Tre giorni con al centro il tema dell’immigrazione. Si è chiuso oggi il seminario “Una nuova politica della migrazione nell’Unione europea”, organizzato dalle Acli all’interno delle attività di Eza, una rete europea di sindacati e associazioni di lavoratori.
Resistere e creare: sono state queste le linee d’intervento indicate da Roberto Rossini, presidente nazionale delle Acli, nel suo intervento che ha chiuso i lavori. Resistere perché solo così si riesce ad arrivare all’obiettivo di un’integrazione che rispetti la dignità dell’essere umano. Ma resistere, nello specifico, significa anche continuare a informare senza pregiudizi, a combattere i luoghi comuni. Spazi virtuali dove, però, la post verità trova terreno fertile. Farlo, ha continuato Rossini, creando buone prassi e nuovi luoghi – non necessariamente virtuali – dove poter sperimentare e diffondere queste nuove esperienze.
Perché le migrazioni, come aveva sottolineato Emma Bonino nel corso della mattinata durante il suo intervento “non sono un’emergenza, ma vanno considerate una realtà con le quali fare i conti anche nei prossimi anni”.
Con lo stesso obiettivo, ha confermato qualche minuto dopo l’europarlamentare del Pd Cecile Kyenge, si è mosso il Parlamento europeo: trovare una politica comune a un fenomeno che non è un’emergenza ma che necessita di una strategia globale a medio, corto e lungo termine. “Quella cui noi assistiamo – ha sottolineato l’ex ministra dell’integrazione – è una crisi di solidarietà”.
Poco prima, Emma Bonino aveva esortato la platea, ricordando una frase di Marco Pannella: “È arrivato il momento di reagire ed essere impopolari per evitare di diventare impopolari”. L’esponente radicale ha fornito anche un’originale chiave di lettura del fenomeno migratorio. “Raramente – ha raccontato – in politica gli interessi nazionali coincidono con i valori. L’immigrazione invece consente questa unione virtuosa, che però non avviene. Un paradosso per l’Unione europea che si è costituita sui valori dell’integrazione e dell’accoglienza”. Su questo tema, denuncia ancora la Bonino, l’Europa rischia di spaccarsi, perché il tema dell’immigrazione è molto più pericoloso della crisi finanziaria.
Nel mondo sono 60 milioni i rifugiati, mentre 250 milioni sono le persone che vivono in un paese diverso da quello nel quale sono nati. In Europa ci sono solo 2,5 milioni di rifugiati. Numeri risibili, quelli del Vecchio Continente, che però hanno scatenato una sorta di psicosi. Guardando al nostro Paese, invece, i numeri fanno ancora più pensare: tra il 2014 e il 2015 sono 180mila le persone arrivate in Italia, soprattutto dal mar Mediterraneo, a fronte dei 160mila connazionali che hanno abbandonato l’Italia per motivi vari, tra i quali – non ultimo – la ricerca di un lavoro migliore.

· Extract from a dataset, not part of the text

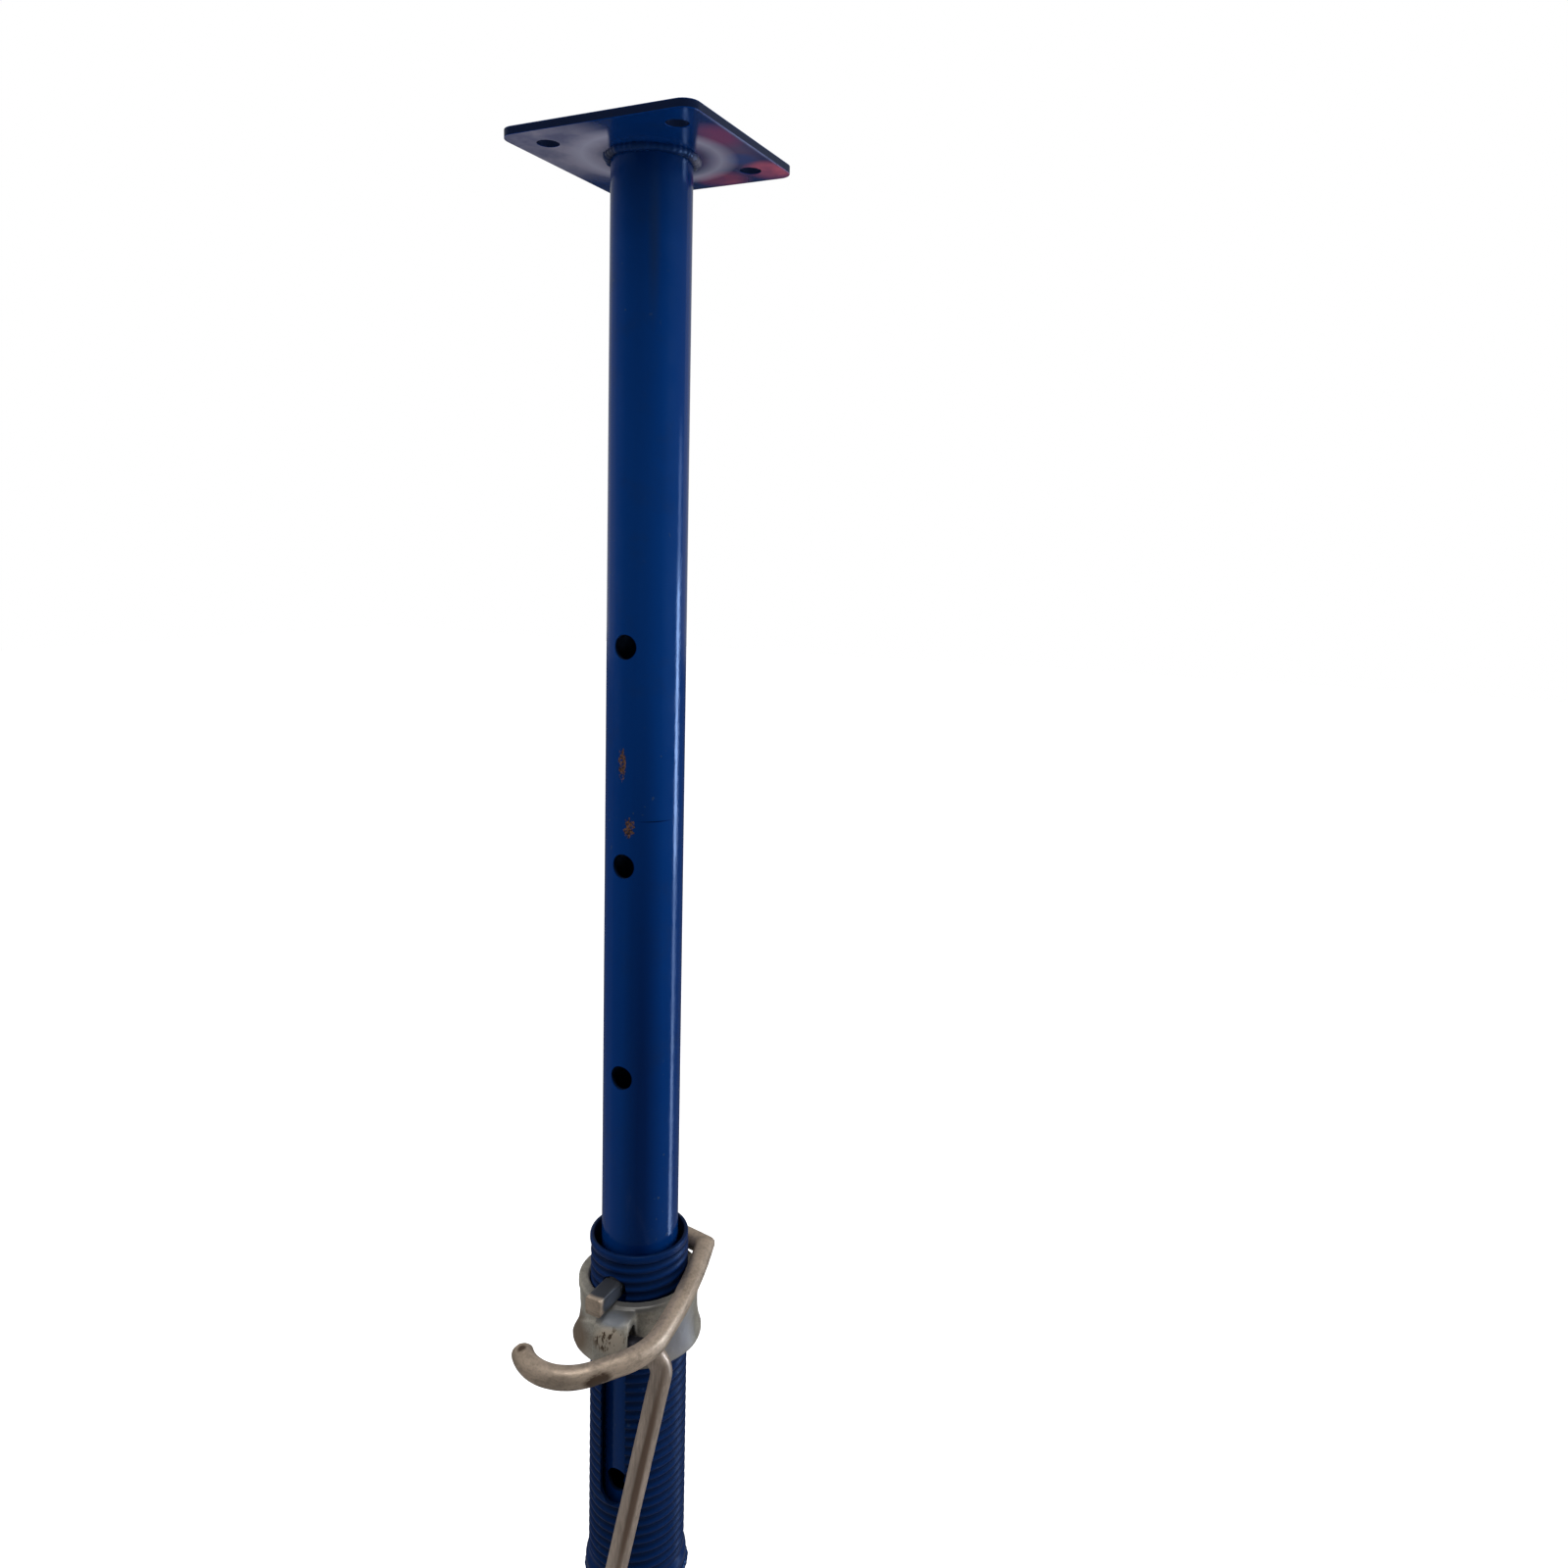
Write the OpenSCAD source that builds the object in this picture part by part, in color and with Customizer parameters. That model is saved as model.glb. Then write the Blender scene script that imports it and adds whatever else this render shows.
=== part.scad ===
// Adjustable steel prop: two telescoping tubes with end plates, a threaded and slotted
// sleeve, a cast nut with a swinging handle, and a G-shaped pin that rests on the nut.
// The base plate's underside is z = 0 and the tubes stand along +Z. The sleeve's slots, the
// pin's leg and the tubes' cross holes all lie along Y, and the pin's loop is on the +X side.

/* [End plates] */
// Side of the square base and head plates
plate_side = 125; // [110:1:160]
// Thickness of the plates
plate_t = 5; // [4:0.5:8]
// Radius of the plates' corners
plate_corner_r = 9; // [3:0.5:14]
// Distance between the bolt holes' centres, both ways
bolt_spacing = 85; // [80:1:88]
// Diameter of the bolt holes
bolt_hole_d = 13; // [9:0.5:16]

/* [Tubes] */
// Outside diameter of the outer tube
outer_tube_od = 60.3; // [59.5:0.1:60.5]
// Wall of the outer tube
outer_tube_wall = 2.9; // [2.3:0.1:4.5]
// Length of the outer tube
outer_tube_len = 849; // [820:1:1400]
// Outside diameter of the inner tube
inner_tube_od = 48.3; // [44:0.1:50]
// Wall of the inner tube
inner_tube_wall = 2.6; // [2:0.1:4.5]
// Length of the inner tube
inner_tube_len = 1010; // [975:1:1250]

/* [Pin holes] */
// Diameter of the holes across the inner tube
pin_hole_d = 15; // [13.6:0.1:17]
// Distance from one hole to the next
hole_pitch = 132; // [100:1:134]
// Number of holes
hole_count = 6; // [5:1:6]
// Distance from the head plate to the first hole
first_hole = 285; // [100:1:300]
// Which hole the pin is in, counted from the head plate
pinned_hole = 4; // [3:1:5]

/* [Threaded sleeve] */
// Length of the sleeve
sleeve_len = 226; // [222:1:300]
// Depth of its bell over the end of the outer tube
socket_depth = 15; // [8:1:18]
// Height of the plain bell, from the sleeve's lower end to the thread
bell_h = 21; // [20:0.5:24]
// Wall of the bell
bell_wall = 2.2; // [1.5:0.1:3]
// Outside diameter over the thread's crests
thread_od = 61.8; // [61.2:0.1:63.5]
// Depth of the thread
thread_depth = 1.1; // [0.6:0.1:1.3]
// Rise of the thread in one turn
thread_pitch = 6; // [5:0.5:8]
// Inside diameter of the sleeve
sleeve_id = 56.8; // [52:0.1:57.2]
// Plain length at the sleeve's rim
rim_h = 2.5; // [1:0.5:4]
// Distance from the rim down to the slots
slot_drop = 14.5; // [12:0.5:14.5]
// Length of the slots
slot_len = 151.5; // [150:0.5:155]
// Width of the slots
slot_w = 18; // [14:0.5:20]

/* [Nut] */
// Distance from the sleeve's rim down to the nut's top
nut_drop = 27.5; // [27.5:0.5:60]
// Height of the nut
nut_h = 40; // [39:0.5:44]
// Radius of the flange at the nut's top
nut_flange_r = 38.4; // [38:0.1:41]
// Radius of the nut's waist
nut_waist_r = 37.2; // [35.5:0.1:37.5]
// Radius of the nut near its foot
nut_collar_r = 40.1; // [39:0.1:42]
// How far round the tube the lug stands at rest, from -Y towards +X
lug_angle = 13; // [-30:1:40]
// Width of the lug
lug_w = 22; // [20:0.5:28]
// Height of the lug
lug_h = 30; // [28:0.5:34]
// Distance from the tube's axis to the lug's front
lug_reach = 54; // [53.5:0.5:58]

/* [Handle] */
// Diameter of the handle's bar
handle_bar_d = 13.4; // [10:0.1:13.6]
// How much wider in radius the upset end is that keeps the handle in the lug
upset_rise = 0.6; // [0.4:0.1:0.6]
// Length of the upset end
upset_len = 3.5; // [2:0.5:5]
// Distance from the tube's axis to the handle's hinge
hinge_reach = 44; // [43:0.1:44]
// Distance from the nut's top down to the handle's hinge
hinge_drop = 20.5; // [18:0.5:21]
// Distance that the bar stands out of the lug before it turns down
handle_side = 21.6; // [20:0.1:40]
// Length of the hanging leg
handle_leg = 158; // [100:1:200]
// Radius of the bar's bend, at its middle
handle_bend_r = 12; // [8:0.5:14]
// How far the hanging leg leans back under the nut
handle_lean = 11.6; // [0:0.1:14]

/* [Pin] */
// Diameter of the pin's bar
pin_d = 12.5; // [10:0.1:13]
// Distance from the tube's axis to the pin's tip
pin_tip_reach = 52; // [44:0.5:56]
// Length of the squared tip
pin_square_len = 22.5; // [10:0.5:24]
// Width of the squared tip across its flats
pin_square_w = 10.8; // [9:0.1:10.8]
// Radius of the bend behind the sleeve, at the bar's middle
rear_bend_r = 8; // [7.5:0.1:9]
// Radius of the corner bend, at the bar's middle
corner_bend_r = 7; // [6.8:0.1:9]
// Length of the side run past the sleeve
side_run = 88.7; // [70:0.1:110]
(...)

“L’Italia ha la capacità di gestire 180mila immigrati – ha denunciato Marco Cilento, consigliere migrazione della Confederazione europea dei sindacati (Ces) – il problema è che è stata creata una paura strumentale”.
Eppure, riprende Emma Bonino, di modelli virtuosi ce ne sono: “Ho studiato a fondo l’esperienza della Germania e devo dire che non mi dispiace, nonostante le sue rigidità. C’è poi il grande lavoro che stanno facendo in Canada. Ma è un modello legato alla struttura fisica e sociale del Paese nord-americano e quindi non replicabile da noi”. La risposta, l’unica possibile, è una seria politica d’integrazione, dove si fa la lotta all’irregolarità e non agli irregolari.
Per questo, “stiamo studiando una proposta di legge di iniziativa popolare che ponga l’integrazione nel mondo del lavoro al centro della proposta”. Una progetto al quale le Acli hanno dichiarato di voler dare il proprio appoggio.